Along the same lines, we’ve also seen an uptick in sell-side due diligence activity. And that’s not just because there’s so much more market activity going on right now, but we’re really seeing that more sellers are recognizing the benefits of undertaking diligence and are engaging in the process. And, in fact, if it’s done well in advance of the transaction or a sale process, not only does it help avoid surprises that might crop up during the course of a deal, but it really does allow the seller to address issues that typically can help preserve or even enhance the company’s value if they’re addressed early on in the process. In addition, I’d like to mention that we’ve had a number of situations where we’ve identified add backs in the Q of E process, that the seller was unaware of, that had a significant impact on the pricing of the deal. And in some cases, gave the seller a much stronger negotiating position. So these are all really good reasons at why you’d want to consider doing sell-side diligence.

Some of the other benefits we’ve seen as well include a much shorter sale cycle, and a much more efficient transaction. In fact, the sell side process really helps avoid the deal from going sideways as a result of unanticipated problems and issues. Not to mention of course, the amount of time and energy that you have to spend to negotiate through the various issues that crop up. And certainly, if you had dealt with them earlier on, it would collapse the timing of the sale process itself. On top of that, I think it’s important to point out that in the current deal environment with such high valuations and often even higher expectations on the side of buyers, sellers really need to be very well prepared to articulate their vision, their story, but also their financial position, their operations, the taxes. Really the whole operations or activity of the company, really soup to nuts, in order to establish and earn the buyer’s confidence not only in the company, but in management as well. So pretty much like anything else, proper planning and preparation can be one of the most important ingredients, I think, to maximizing the value and ultimately the success of the transaction. And the best part of all this, is that the benefits of sell-side diligence far outweigh its cost.

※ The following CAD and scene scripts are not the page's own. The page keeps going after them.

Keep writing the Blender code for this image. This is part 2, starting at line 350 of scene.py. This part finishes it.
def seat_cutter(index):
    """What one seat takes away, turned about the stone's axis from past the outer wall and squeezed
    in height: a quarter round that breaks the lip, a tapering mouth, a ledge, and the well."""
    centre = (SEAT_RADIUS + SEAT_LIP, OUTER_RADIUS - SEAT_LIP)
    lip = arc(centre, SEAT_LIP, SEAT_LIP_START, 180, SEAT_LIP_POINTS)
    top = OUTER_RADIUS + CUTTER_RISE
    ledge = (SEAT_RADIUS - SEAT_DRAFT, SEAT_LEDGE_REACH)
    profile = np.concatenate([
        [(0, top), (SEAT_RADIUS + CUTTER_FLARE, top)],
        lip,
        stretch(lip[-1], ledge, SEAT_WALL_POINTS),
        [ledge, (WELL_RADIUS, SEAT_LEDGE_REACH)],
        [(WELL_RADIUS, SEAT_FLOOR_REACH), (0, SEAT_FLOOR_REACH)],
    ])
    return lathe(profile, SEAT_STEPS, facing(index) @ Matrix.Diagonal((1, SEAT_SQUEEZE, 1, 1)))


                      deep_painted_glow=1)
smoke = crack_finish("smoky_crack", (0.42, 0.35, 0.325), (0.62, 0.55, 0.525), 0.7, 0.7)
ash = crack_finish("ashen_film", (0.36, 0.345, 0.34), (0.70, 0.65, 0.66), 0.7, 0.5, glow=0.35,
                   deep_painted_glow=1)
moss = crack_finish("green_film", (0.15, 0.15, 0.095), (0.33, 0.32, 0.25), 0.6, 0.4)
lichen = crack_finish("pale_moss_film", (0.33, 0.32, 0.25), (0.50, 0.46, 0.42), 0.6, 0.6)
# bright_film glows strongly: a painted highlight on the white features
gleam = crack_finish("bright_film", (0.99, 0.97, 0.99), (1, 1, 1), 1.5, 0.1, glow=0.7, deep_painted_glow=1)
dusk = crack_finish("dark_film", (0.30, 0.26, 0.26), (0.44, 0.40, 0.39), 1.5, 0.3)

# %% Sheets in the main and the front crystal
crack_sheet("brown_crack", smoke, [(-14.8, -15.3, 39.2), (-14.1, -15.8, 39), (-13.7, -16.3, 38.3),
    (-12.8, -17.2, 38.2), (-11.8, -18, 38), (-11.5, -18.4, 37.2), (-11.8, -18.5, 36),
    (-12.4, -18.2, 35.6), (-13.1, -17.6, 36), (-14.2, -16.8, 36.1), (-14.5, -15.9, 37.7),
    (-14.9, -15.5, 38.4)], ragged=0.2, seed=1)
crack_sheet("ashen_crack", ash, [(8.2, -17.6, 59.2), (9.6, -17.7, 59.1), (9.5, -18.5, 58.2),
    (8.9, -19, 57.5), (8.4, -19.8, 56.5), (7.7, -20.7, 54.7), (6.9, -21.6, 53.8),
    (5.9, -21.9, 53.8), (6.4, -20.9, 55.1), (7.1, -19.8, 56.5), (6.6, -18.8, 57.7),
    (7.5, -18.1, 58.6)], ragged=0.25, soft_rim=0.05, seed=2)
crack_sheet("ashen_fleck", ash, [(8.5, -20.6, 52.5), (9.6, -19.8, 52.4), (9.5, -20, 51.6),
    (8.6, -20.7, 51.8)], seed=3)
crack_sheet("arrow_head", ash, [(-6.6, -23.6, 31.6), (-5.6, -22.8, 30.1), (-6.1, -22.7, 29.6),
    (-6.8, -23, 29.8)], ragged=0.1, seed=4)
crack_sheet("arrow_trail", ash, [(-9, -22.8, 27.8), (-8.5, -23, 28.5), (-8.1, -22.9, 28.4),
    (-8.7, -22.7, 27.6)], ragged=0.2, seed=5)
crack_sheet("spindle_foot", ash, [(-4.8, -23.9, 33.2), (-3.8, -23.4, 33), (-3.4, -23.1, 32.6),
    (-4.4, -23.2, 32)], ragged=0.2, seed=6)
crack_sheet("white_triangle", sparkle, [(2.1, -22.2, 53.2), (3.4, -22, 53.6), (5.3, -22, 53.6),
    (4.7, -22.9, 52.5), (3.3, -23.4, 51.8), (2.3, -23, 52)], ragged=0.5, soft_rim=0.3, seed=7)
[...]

The second trend is one that I’ve personally been interested in for some time now, and that’s the growth or popularity of what’s referred to as SRI, which is Socially Responsible Investing. Sometimes you’ll also see this referred to as ESG, which is Environmental, Social, and Governance investing. And so, I first became interested in SRI a few years ago when I read a book called Megatrends 2010: The Rise of Conscious Capitalism. And the book was written of course, with the benefit of 20/20 hindsight after the whole Enron debacle back in 2001. They’re really sending a message, I think, loud and clear about social responsibility, about ethics, and corporate governance. And the lack thereof can certainly have devastating impacts on corporate reputation and profits.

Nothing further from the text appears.